** Start of Dataset excerpt **

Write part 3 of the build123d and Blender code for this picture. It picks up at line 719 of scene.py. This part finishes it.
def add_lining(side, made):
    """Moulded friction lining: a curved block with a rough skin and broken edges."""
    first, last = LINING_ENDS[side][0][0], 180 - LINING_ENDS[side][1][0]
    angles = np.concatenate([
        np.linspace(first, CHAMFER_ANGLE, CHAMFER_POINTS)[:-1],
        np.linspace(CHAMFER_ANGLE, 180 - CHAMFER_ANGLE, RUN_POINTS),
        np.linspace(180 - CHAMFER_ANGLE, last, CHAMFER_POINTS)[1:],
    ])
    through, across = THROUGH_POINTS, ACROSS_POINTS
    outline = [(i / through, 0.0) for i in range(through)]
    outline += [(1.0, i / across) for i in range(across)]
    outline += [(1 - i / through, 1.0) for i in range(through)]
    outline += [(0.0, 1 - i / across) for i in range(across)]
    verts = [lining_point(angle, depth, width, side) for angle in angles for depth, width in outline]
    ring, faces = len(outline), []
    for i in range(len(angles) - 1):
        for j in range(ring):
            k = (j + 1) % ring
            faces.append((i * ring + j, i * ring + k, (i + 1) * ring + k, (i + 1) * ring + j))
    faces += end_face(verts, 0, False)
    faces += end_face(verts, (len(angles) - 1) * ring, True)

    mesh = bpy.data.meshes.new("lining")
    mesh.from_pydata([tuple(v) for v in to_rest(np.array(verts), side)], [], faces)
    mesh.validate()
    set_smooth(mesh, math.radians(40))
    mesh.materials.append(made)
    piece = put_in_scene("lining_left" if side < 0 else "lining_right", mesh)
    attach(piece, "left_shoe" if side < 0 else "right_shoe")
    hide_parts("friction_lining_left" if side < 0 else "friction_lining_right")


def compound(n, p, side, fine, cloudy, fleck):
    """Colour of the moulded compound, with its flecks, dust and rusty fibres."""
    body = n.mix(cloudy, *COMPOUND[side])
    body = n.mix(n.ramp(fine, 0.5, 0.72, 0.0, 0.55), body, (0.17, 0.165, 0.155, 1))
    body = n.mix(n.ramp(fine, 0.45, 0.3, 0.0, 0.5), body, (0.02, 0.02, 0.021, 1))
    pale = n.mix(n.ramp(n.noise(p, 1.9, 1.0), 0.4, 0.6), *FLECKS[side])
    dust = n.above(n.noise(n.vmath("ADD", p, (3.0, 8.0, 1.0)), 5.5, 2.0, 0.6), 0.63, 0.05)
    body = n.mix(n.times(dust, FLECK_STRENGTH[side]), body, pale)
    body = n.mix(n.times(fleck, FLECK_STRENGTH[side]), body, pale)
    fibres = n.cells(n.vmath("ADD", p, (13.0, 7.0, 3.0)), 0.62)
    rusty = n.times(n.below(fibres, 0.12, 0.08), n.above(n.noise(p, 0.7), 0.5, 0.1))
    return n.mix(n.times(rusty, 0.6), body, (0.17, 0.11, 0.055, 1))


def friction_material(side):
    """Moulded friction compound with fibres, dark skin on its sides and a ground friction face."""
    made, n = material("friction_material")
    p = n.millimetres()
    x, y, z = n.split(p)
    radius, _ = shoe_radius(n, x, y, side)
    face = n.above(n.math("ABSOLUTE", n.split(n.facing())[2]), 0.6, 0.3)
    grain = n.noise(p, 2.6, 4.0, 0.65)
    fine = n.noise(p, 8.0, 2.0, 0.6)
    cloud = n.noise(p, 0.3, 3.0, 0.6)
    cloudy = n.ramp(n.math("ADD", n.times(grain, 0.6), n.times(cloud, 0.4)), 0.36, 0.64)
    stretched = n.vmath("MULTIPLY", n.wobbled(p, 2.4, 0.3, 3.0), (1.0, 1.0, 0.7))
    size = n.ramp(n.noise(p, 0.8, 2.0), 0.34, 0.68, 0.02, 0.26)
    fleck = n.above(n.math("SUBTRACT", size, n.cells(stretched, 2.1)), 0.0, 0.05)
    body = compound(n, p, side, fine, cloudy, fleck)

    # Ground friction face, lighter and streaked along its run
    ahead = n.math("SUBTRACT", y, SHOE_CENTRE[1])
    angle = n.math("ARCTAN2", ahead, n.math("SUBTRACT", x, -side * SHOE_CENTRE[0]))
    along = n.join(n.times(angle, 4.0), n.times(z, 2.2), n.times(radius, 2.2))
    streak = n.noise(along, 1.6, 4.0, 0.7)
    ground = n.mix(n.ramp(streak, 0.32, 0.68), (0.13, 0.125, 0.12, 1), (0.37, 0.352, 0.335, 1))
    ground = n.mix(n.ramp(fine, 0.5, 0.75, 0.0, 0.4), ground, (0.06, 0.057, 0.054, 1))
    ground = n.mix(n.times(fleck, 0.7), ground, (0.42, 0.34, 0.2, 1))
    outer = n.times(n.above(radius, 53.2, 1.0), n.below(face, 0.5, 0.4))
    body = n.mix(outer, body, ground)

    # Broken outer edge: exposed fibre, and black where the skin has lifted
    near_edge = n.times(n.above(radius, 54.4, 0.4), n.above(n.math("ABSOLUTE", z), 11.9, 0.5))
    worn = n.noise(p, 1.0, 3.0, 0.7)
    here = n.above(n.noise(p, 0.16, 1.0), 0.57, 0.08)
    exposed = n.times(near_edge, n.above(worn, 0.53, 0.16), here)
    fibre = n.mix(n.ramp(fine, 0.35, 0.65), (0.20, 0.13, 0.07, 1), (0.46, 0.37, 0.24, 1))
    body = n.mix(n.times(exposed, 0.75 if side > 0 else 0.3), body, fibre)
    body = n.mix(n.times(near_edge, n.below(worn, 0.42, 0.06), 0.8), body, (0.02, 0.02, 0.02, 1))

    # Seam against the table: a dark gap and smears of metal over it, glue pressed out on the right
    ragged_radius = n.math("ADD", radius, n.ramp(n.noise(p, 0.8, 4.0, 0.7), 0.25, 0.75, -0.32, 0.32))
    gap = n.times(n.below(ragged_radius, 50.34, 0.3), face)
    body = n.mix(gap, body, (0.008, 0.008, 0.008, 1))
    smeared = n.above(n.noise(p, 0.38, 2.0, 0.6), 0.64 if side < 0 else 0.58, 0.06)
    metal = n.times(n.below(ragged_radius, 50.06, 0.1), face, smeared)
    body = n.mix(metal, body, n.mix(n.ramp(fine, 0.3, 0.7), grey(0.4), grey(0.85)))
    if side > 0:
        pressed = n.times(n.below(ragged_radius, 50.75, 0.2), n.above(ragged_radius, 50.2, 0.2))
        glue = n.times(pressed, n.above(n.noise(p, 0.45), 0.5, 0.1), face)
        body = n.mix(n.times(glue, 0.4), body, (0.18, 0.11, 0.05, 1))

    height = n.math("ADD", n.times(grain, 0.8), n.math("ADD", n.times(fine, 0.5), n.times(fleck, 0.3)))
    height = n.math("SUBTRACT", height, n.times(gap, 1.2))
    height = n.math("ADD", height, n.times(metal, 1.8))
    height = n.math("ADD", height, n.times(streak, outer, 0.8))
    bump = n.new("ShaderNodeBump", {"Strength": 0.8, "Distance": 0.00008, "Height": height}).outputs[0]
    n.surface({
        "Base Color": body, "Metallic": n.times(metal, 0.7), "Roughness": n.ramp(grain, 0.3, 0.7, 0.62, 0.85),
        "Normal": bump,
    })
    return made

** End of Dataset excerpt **

Work to be completed: From the preceding material, extract every line exactly.

Finished exercise:
Write part 3 of the build123d and Blender code for this picture. It picks up at line 719 of scene.py. This part finishes it.
def add_lining(side, made):
    """Moulded friction lining: a curved block with a rough skin and broken edges."""
    first, last = LINING_ENDS[side][0][0], 180 - LINING_ENDS[side][1][0]
    angles = np.concatenate([
        np.linspace(first, CHAMFER_ANGLE, CHAMFER_POINTS)[:-1],
        np.linspace(CHAMFER_ANGLE, 180 - CHAMFER_ANGLE, RUN_POINTS),
        np.linspace(180 - CHAMFER_ANGLE, last, CHAMFER_POINTS)[1:],
    ])
    through, across = THROUGH_POINTS, ACROSS_POINTS
    outline = [(i / through, 0.0) for i in range(through)]
    outline += [(1.0, i / across) for i in range(across)]
    outline += [(1 - i / through, 1.0) for i in range(through)]
    outline += [(0.0, 1 - i / across) for i in range(across)]
    verts = [lining_point(angle, depth, width, side) for angle in angles for depth, width in outline]
    ring, faces = len(outline), []
    for i in range(len(angles) - 1):
        for j in range(ring):
            k = (j + 1) % ring
            faces.append((i * ring + j, i * ring + k, (i + 1) * ring + k, (i + 1) * ring + j))
    faces += end_face(verts, 0, False)
    faces += end_face(verts, (len(angles) - 1) * ring, True)

    mesh = bpy.data.meshes.new("lining")
    mesh.from_pydata([tuple(v) for v in to_rest(np.array(verts), side)], [], faces)
    mesh.validate()
    set_smooth(mesh, math.radians(40))
    mesh.materials.append(made)
    piece = put_in_scene("lining_left" if side < 0 else "lining_right", mesh)
    attach(piece, "left_shoe" if side < 0 else "right_shoe")
    hide_parts("friction_lining_left" if side < 0 else "friction_lining_right")


def compound(n, p, side, fine, cloudy, fleck):
    """Colour of the moulded compound, with its flecks, dust and rusty fibres."""
    body = n.mix(cloudy, *COMPOUND[side])
    body = n.mix(n.ramp(fine, 0.5, 0.72, 0.0, 0.55), body, (0.17, 0.165, 0.155, 1))
    body = n.mix(n.ramp(fine, 0.45, 0.3, 0.0, 0.5), body, (0.02, 0.02, 0.021, 1))
    pale = n.mix(n.ramp(n.noise(p, 1.9, 1.0), 0.4, 0.6), *FLECKS[side])
    dust = n.above(n.noise(n.vmath("ADD", p, (3.0, 8.0, 1.0)), 5.5, 2.0, 0.6), 0.63, 0.05)
    body = n.mix(n.times(dust, FLECK_STRENGTH[side]), body, pale)
    body = n.mix(n.times(fleck, FLECK_STRENGTH[side]), body, pale)
    fibres = n.cells(n.vmath("ADD", p, (13.0, 7.0, 3.0)), 0.62)
    rusty = n.times(n.below(fibres, 0.12, 0.08), n.above(n.noise(p, 0.7), 0.5, 0.1))
    return n.mix(n.times(rusty, 0.6), body, (0.17, 0.11, 0.055, 1))


def friction_material(side):
    """Moulded friction compound with fibres, dark skin on its sides and a ground friction face."""
    made, n = material("friction_material")
    p = n.millimetres()
    x, y, z = n.split(p)
    radius, _ = shoe_radius(n, x, y, side)
    face = n.above(n.math("ABSOLUTE", n.split(n.facing())[2]), 0.6, 0.3)
    grain = n.noise(p, 2.6, 4.0, 0.65)
    fine = n.noise(p, 8.0, 2.0, 0.6)
    cloud = n.noise(p, 0.3, 3.0, 0.6)
    cloudy = n.ramp(n.math("ADD", n.times(grain, 0.6), n.times(cloud, 0.4)), 0.36, 0.64)
    stretched = n.vmath("MULTIPLY", n.wobbled(p, 2.4, 0.3, 3.0), (1.0, 1.0, 0.7))
    size = n.ramp(n.noise(p, 0.8, 2.0), 0.34, 0.68, 0.02, 0.26)
    fleck = n.above(n.math("SUBTRACT", size, n.cells(stretched, 2.1)), 0.0, 0.05)
    body = compound(n, p, side, fine, cloudy, fleck)

    # Ground friction face, lighter and streaked along its run
    ahead = n.math("SUBTRACT", y, SHOE_CENTRE[1])
    angle = n.math("ARCTAN2", ahead, n.math("SUBTRACT", x, -side * SHOE_CENTRE[0]))
    along = n.join(n.times(angle, 4.0), n.times(z, 2.2), n.times(radius, 2.2))
    streak = n.noise(along, 1.6, 4.0, 0.7)
    ground = n.mix(n.ramp(streak, 0.32, 0.68), (0.13, 0.125, 0.12, 1), (0.37, 0.352, 0.335, 1))
    ground = n.mix(n.ramp(fine, 0.5, 0.75, 0.0, 0.4), ground, (0.06, 0.057, 0.054, 1))
    ground = n.mix(n.times(fleck, 0.7), ground, (0.42, 0.34, 0.2, 1))
    outer = n.times(n.above(radius, 53.2, 1.0), n.below(face, 0.5, 0.4))
    body = n.mix(outer, body, ground)

    # Broken outer edge: exposed fibre, and black where the skin has lifted
    near_edge = n.times(n.above(radius, 54.4, 0.4), n.above(n.math("ABSOLUTE", z), 11.9, 0.5))
    worn = n.noise(p, 1.0, 3.0, 0.7)
    here = n.above(n.noise(p, 0.16, 1.0), 0.57, 0.08)
    exposed = n.times(near_edge, n.above(worn, 0.53, 0.16), here)
    fibre = n.mix(n.ramp(fine, 0.35, 0.65), (0.20, 0.13, 0.07, 1), (0.46, 0.37, 0.24, 1))
    body = n.mix(n.times(exposed, 0.75 if side > 0 else 0.3), body, fibre)
    body = n.mix(n.times(near_edge, n.below(worn, 0.42, 0.06), 0.8), body, (0.02, 0.02, 0.02, 1))

    # Seam against the table: a dark gap and smears of metal over it, glue pressed out on the right
    ragged_radius = n.math("ADD", radius, n.ramp(n.noise(p, 0.8, 4.0, 0.7), 0.25, 0.75, -0.32, 0.32))
    gap = n.times(n.below(ragged_radius, 50.34, 0.3), face)
    body = n.mix(gap, body, (0.008, 0.008, 0.008, 1))
    smeared = n.above(n.noise(p, 0.38, 2.0, 0.6), 0.64 if side < 0 else 0.58, 0.06)
    metal = n.times(n.below(ragged_radius, 50.06, 0.1), face, smeared)
    body = n.mix(metal, body, n.mix(n.ramp(fine, 0.3, 0.7), grey(0.4), grey(0.85)))
    if side > 0:
        pressed = n.times(n.below(ragged_radius, 50.75, 0.2), n.above(ragged_radius, 50.2, 0.2))
        glue = n.times(pressed, n.above(n.noise(p, 0.45), 0.5, 0.1), face)
        body = n.mix(n.times(glue, 0.4), body, (0.18, 0.11, 0.05, 1))

    height = n.math("ADD", n.times(grain, 0.8), n.math("ADD", n.times(fine, 0.5), n.times(fleck, 0.3)))
    height = n.math("SUBTRACT", height, n.times(gap, 1.2))
    height = n.math("ADD", height, n.times(metal, 1.8))
    height = n.math("ADD", height, n.times(streak, outer, 0.8))
    bump = n.new("ShaderNodeBump", {"Strength": 0.8, "Distance": 0.00008, "Height": height}).outputs[0]
    n.surface({
        "Base Color": body, "Metallic": n.times(metal, 0.7), "Roughness": n.ramp(grain, 0.3, 0.7, 0.62, 0.85),
        "Normal": bump,
    })
    return made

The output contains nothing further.